Once I got over the initial shock of what I’d done…oh my God, the sense of peace and calm and rightness in the world that washed over me…  It was intoxicating!  My anger dissipated almost instantly and I felt totally free and unburdened.  I began to feel genuinely, utterly blessed.

Yes, blessed.  I was about to be unemployed and I felt blessed.  Blessed to have a vision for the journey I was embarking on.  Blessed to have the universe both pushing me out of the nest and providing me the resources to kickstart this project.  Blessed to be able to see all of this and to take the leap of faith that this is where I need to be right now, what I need to be doing for my own happiness and growth.

Happiness has proven elusive for me.  I have spent most of my adulthood feeling depressed and anxious.  But this – letting go of this job, embracing the unknown that lies ahead – this makes me feel elated, and that truly is a blessing.

It’s been said that we’re afraid to let go because we think doing so will hurt; in reality, it’s the holding on that hurts, the letting go that allows us to begin to heal.  Every time I have let go of something in my life that was no longer serving me, I have kicked myself for not doing so sooner.  I have never regretted letting go, only holding on too long.

TL;DR:  Letting go > Holding on

Final Days

PSA:  If you haven’t read the About page yet, I recommend you start there.

Two weeks ago, I quit my job.  Or, rather, I gave my 2 weeks’ notice that I would be quitting.  I’m in my final days now and it’s…weird.  Awkward.  I described it to a friend that it has a dead-man-walking quality to it – kind of like “what’s the point?”

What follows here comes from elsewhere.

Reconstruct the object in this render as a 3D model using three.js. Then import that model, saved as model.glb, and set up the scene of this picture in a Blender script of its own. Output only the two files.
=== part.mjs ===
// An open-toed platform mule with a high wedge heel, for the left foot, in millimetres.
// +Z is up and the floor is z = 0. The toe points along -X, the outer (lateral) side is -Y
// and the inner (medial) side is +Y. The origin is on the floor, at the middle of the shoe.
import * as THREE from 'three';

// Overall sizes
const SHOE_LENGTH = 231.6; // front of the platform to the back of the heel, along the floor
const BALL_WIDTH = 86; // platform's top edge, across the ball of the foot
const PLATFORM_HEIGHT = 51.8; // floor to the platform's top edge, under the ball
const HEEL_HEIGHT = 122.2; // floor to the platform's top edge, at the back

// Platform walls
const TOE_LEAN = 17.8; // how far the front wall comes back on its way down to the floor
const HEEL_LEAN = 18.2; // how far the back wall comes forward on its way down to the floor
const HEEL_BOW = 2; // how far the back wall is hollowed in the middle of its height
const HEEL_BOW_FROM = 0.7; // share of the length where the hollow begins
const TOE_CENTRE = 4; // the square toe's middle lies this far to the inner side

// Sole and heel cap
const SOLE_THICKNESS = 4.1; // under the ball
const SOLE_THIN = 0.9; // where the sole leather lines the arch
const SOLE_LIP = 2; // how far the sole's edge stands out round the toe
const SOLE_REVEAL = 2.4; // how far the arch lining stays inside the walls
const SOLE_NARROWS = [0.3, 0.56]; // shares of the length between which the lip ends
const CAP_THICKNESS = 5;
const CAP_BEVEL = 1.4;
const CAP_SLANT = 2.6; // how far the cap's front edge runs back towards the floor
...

The nice thing about these final days is that I’m not attached to any of the decisions being made around me, to any of the outcomes.  I hear the challenges and frustrations of my colleagues and am grateful that they are no longer my challenges and frustrations.  Each day in the office seems to bring with it fresh validations that I made the right decision – that my season here has simply come to it’s natural end and the time has come for me to move on to my next challenge.

There’s a spiritual philosophy out there – Buddhist, I think – that says everyone we meet is our teacher, a Buddha in disguise here to school us in patience / compassion / generosity / you-name-it.  I love that idea because it encourages us to question our own beliefs, assumptions, and world views – the self-reflection that nourishes our own growth and continuous improvement.  I also love it because it encourages an attitude of gratitude – it’s easy to be grateful to an educator who expands your knowledge and skills.

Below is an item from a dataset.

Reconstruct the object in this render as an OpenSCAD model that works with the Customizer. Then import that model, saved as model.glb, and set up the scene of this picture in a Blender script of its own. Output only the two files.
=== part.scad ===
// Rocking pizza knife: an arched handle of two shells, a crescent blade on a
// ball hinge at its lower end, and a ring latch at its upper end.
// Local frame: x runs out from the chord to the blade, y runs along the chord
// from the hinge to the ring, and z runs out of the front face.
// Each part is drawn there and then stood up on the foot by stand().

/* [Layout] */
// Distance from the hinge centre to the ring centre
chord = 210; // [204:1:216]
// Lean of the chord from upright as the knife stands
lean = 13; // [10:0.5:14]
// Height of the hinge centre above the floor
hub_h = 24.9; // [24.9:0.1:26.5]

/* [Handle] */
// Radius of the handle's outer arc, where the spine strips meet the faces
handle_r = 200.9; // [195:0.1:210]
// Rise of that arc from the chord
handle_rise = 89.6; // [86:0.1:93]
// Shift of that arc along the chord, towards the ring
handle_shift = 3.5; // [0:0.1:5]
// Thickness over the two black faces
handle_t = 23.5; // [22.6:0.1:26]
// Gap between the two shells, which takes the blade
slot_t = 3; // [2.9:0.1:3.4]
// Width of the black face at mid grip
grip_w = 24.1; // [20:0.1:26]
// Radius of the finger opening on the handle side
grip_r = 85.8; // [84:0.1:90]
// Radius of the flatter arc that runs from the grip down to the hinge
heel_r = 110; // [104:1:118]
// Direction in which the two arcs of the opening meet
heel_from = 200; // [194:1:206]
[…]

As my time in this place winds down, I am so grateful for my experience and for the many teachers I met along my way.  I endured many lessons in patience, empathy, and speaking the truth with kindness here; in accepting those things that were not in my power to change; in changing the things I could.  My decision to move on at this juncture represents a graduation of sorts – I’m not done learning these lessons yet, but I have learned all I can from this experience.  It’s time to graduate to the next level of my education.

TL;DR:  Last days at job you’ve resigned are awkward.  Bring on the future.